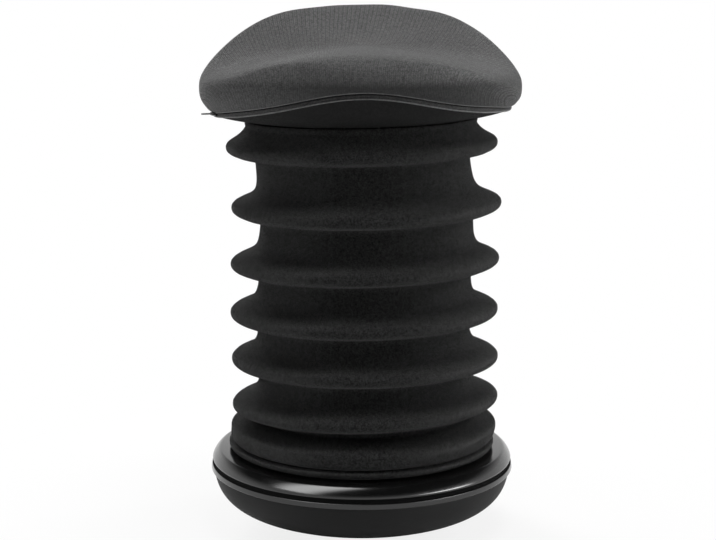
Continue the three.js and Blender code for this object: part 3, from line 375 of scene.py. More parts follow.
def make_melange():
    """Flecks of lighter and darker yarn, drawn out along the knit."""
    tree, given, out = socket_group(
        "yarn_melange", [("Vector", VECTOR, None)], [("Fleck", FLOAT), ("Cloud", FLOAT)]
    )
    drawn = stretched(tree, given.outputs["Vector"], (1.0, 0.45, 1.0))
    fine = noise_value(tree, drawn, 900.0, 1.0)
    coarse = noise_value(tree, drawn, 330.0, 2.0)
    fleck = maths(tree, "ADD", maths(tree, "MULTIPLY", fine, 0.6), maths(tree, "MULTIPLY", coarse, 0.4))
    tree.links.new(between(tree, fleck, 0.34, 0.66), out.inputs["Fleck"])
    cloud = noise_value(tree, given.outputs["Vector"], 9.0, 2.0)
    tree.links.new(between(tree, cloud, 0.3, 0.7), out.inputs["Cloud"])
    return tree


def make_moulding_grain():
    """The fine spark texture of a moulded or painted surface, and slow waviness."""
    tree, given, out = socket_group(
        "moulding_grain",
        [("Vector", VECTOR, None), ("Grain", FLOAT, 1800.0)],
        [("Height", FLOAT), ("Mottle", FLOAT)],
    )
    grain = tree.nodes.new("ShaderNodeTexNoise")
    grain.inputs["Detail"].default_value = 2.0
    tree.links.new(given.outputs["Vector"], grain.inputs["Vector"])
    tree.links.new(given.outputs["Grain"], grain.inputs["Scale"])
    tree.links.new(grain.outputs["Fac"], out.inputs["Height"])
    tree.links.new(noise_value(tree, given.outputs["Vector"], 22.0, 3.0), out.inputs["Mottle"])
    return tree


def make_scuffs():
    """Fine rubbed streaks and a little dust, as a mask."""
    tree, given, out = socket_group(
        "scuffs_and_dust", [("Vector", VECTOR, None), ("Amount", FLOAT, 0.5)], [("Mask", FLOAT)]
    )
    streaks = noise_value(tree, stretched(tree, given.outputs["Vector"], (1.0, 1.0, 7.0)), 120.0, 4.0, 0.7)
    patches = noise_value(tree, given.outputs["Vector"], 14.0, 2.0)
    mask = maths(tree, "MULTIPLY", between(tree, streaks, 0.56, 0.75), between(tree, patches, 0.42, 0.68))
    tree.links.new(maths(tree, "MULTIPLY", mask, given.outputs["Amount"]), out.inputs["Mask"])
    return tree


KNIT = make_knit_stitches()
MELANGE = make_melange()
GRAIN = make_moulding_grain()
SCUFFS = make_scuffs()


class Finish:
    """A material under construction: its tree, its shader and where it is on the object."""

    def __init__(self, name):
        self.material = bpy.data.materials.new(name)
        self.material.use_nodes = True
        self.tree = self.material.node_tree
        self.shader = self.tree.nodes["Principled BSDF"]
        self.place = self.tree.nodes.new("ShaderNodeTexCoord").outputs["Object"]

    def set(self, **values):
        for label, value in values.items():
            self.shader.inputs[label.replace("_", " ")].default_value = value
        return self

    def use(self, group, **inputs):
        node = self.tree.nodes.new("ShaderNodeGroup")
        node.node_tree = group
        for label, value in inputs.items():
            if isinstance(value, (int, float)):
                node.inputs[label].default_value = value
            else:
                self.tree.links.new(value, node.inputs[label])
        return node.outputs

    def mix(self, factor, low, high):
        node = self.tree.nodes.new("ShaderNodeMix")
        node.data_type = "RGBA"
        for socket, value in zip((node.inputs[0], node.inputs[6], node.inputs[7]), (factor, low, high)):
            if isinstance(value, (int, float)):
                socket.default_value = value
            elif isinstance(value, tuple):
                socket.default_value = (*value, 1.0)
            else:
                self.tree.links.new(value, socket)
        return node.outputs[2]

    def feed(self, label, output):
        self.tree.links.new(output, self.shader.inputs[label])

    def bump(self, height, depth, strength=1.0):
        node = self.tree.nodes.new("ShaderNodeBump")
        node.inputs["Strength"].default_value = strength
        node.inputs["Distance"].default_value = depth
        self.tree.links.new(height, node.inputs["Height"])
        self.tree.links.new(node.outputs[0], self.shader.inputs["Normal"])

    def cloth_place(self):
        node = self.tree.nodes.new("ShaderNodeUVMap")
        node.uv_map = "cloth"
        return node.outputs[0]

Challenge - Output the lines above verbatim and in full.

Exercise answer -
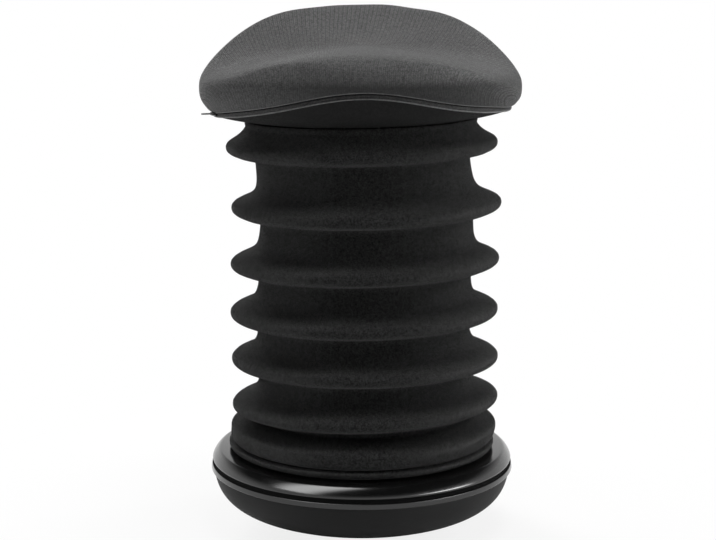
Continue the three.js and Blender code for this object: part 3, from line 375 of scene.py. More parts follow.
def make_melange():
    """Flecks of lighter and darker yarn, drawn out along the knit."""
    tree, given, out = socket_group(
        "yarn_melange", [("Vector", VECTOR, None)], [("Fleck", FLOAT), ("Cloud", FLOAT)]
    )
    drawn = stretched(tree, given.outputs["Vector"], (1.0, 0.45, 1.0))
    fine = noise_value(tree, drawn, 900.0, 1.0)
    coarse = noise_value(tree, drawn, 330.0, 2.0)
    fleck = maths(tree, "ADD", maths(tree, "MULTIPLY", fine, 0.6), maths(tree, "MULTIPLY", coarse, 0.4))
    tree.links.new(between(tree, fleck, 0.34, 0.66), out.inputs["Fleck"])
    cloud = noise_value(tree, given.outputs["Vector"], 9.0, 2.0)
    tree.links.new(between(tree, cloud, 0.3, 0.7), out.inputs["Cloud"])
    return tree


def make_moulding_grain():
    """The fine spark texture of a moulded or painted surface, and slow waviness."""
    tree, given, out = socket_group(
        "moulding_grain",
        [("Vector", VECTOR, None), ("Grain", FLOAT, 1800.0)],
        [("Height", FLOAT), ("Mottle", FLOAT)],
    )
    grain = tree.nodes.new("ShaderNodeTexNoise")
    grain.inputs["Detail"].default_value = 2.0
    tree.links.new(given.outputs["Vector"], grain.inputs["Vector"])
    tree.links.new(given.outputs["Grain"], grain.inputs["Scale"])
    tree.links.new(grain.outputs["Fac"], out.inputs["Height"])
    tree.links.new(noise_value(tree, given.outputs["Vector"], 22.0, 3.0), out.inputs["Mottle"])
    return tree


def make_scuffs():
    """Fine rubbed streaks and a little dust, as a mask."""
    tree, given, out = socket_group(
        "scuffs_and_dust", [("Vector", VECTOR, None), ("Amount", FLOAT, 0.5)], [("Mask", FLOAT)]
    )
    streaks = noise_value(tree, stretched(tree, given.outputs["Vector"], (1.0, 1.0, 7.0)), 120.0, 4.0, 0.7)
    patches = noise_value(tree, given.outputs["Vector"], 14.0, 2.0)
    mask = maths(tree, "MULTIPLY", between(tree, streaks, 0.56, 0.75), between(tree, patches, 0.42, 0.68))
    tree.links.new(maths(tree, "MULTIPLY", mask, given.outputs["Amount"]), out.inputs["Mask"])
    return tree


KNIT = make_knit_stitches()
MELANGE = make_melange()
GRAIN = make_moulding_grain()
SCUFFS = make_scuffs()


class Finish:
    """A material under construction: its tree, its shader and where it is on the object."""

    def __init__(self, name):
        self.material = bpy.data.materials.new(name)
        self.material.use_nodes = True
        self.tree = self.material.node_tree
        self.shader = self.tree.nodes["Principled BSDF"]
        self.place = self.tree.nodes.new("ShaderNodeTexCoord").outputs["Object"]

    def set(self, **values):
        for label, value in values.items():
            self.shader.inputs[label.replace("_", " ")].default_value = value
        return self

    def use(self, group, **inputs):
        node = self.tree.nodes.new("ShaderNodeGroup")
        node.node_tree = group
        for label, value in inputs.items():
            if isinstance(value, (int, float)):
                node.inputs[label].default_value = value
            else:
                self.tree.links.new(value, node.inputs[label])
        return node.outputs

    def mix(self, factor, low, high):
        node = self.tree.nodes.new("ShaderNodeMix")
        node.data_type = "RGBA"
        for socket, value in zip((node.inputs[0], node.inputs[6], node.inputs[7]), (factor, low, high)):
            if isinstance(value, (int, float)):
                socket.default_value = value
            elif isinstance(value, tuple):
                socket.default_value = (*value, 1.0)
            else:
                self.tree.links.new(value, socket)
        return node.outputs[2]

    def feed(self, label, output):
        self.tree.links.new(output, self.shader.inputs[label])

    def bump(self, height, depth, strength=1.0):
        node = self.tree.nodes.new("ShaderNodeBump")
        node.inputs["Strength"].default_value = strength
        node.inputs["Distance"].default_value = depth
        self.tree.links.new(height, node.inputs["Height"])
        self.tree.links.new(node.outputs[0], self.shader.inputs["Normal"])

    def cloth_place(self):
        node = self.tree.nodes.new("ShaderNodeUVMap")
        node.uv_map = "cloth"
        return node.outputs[0]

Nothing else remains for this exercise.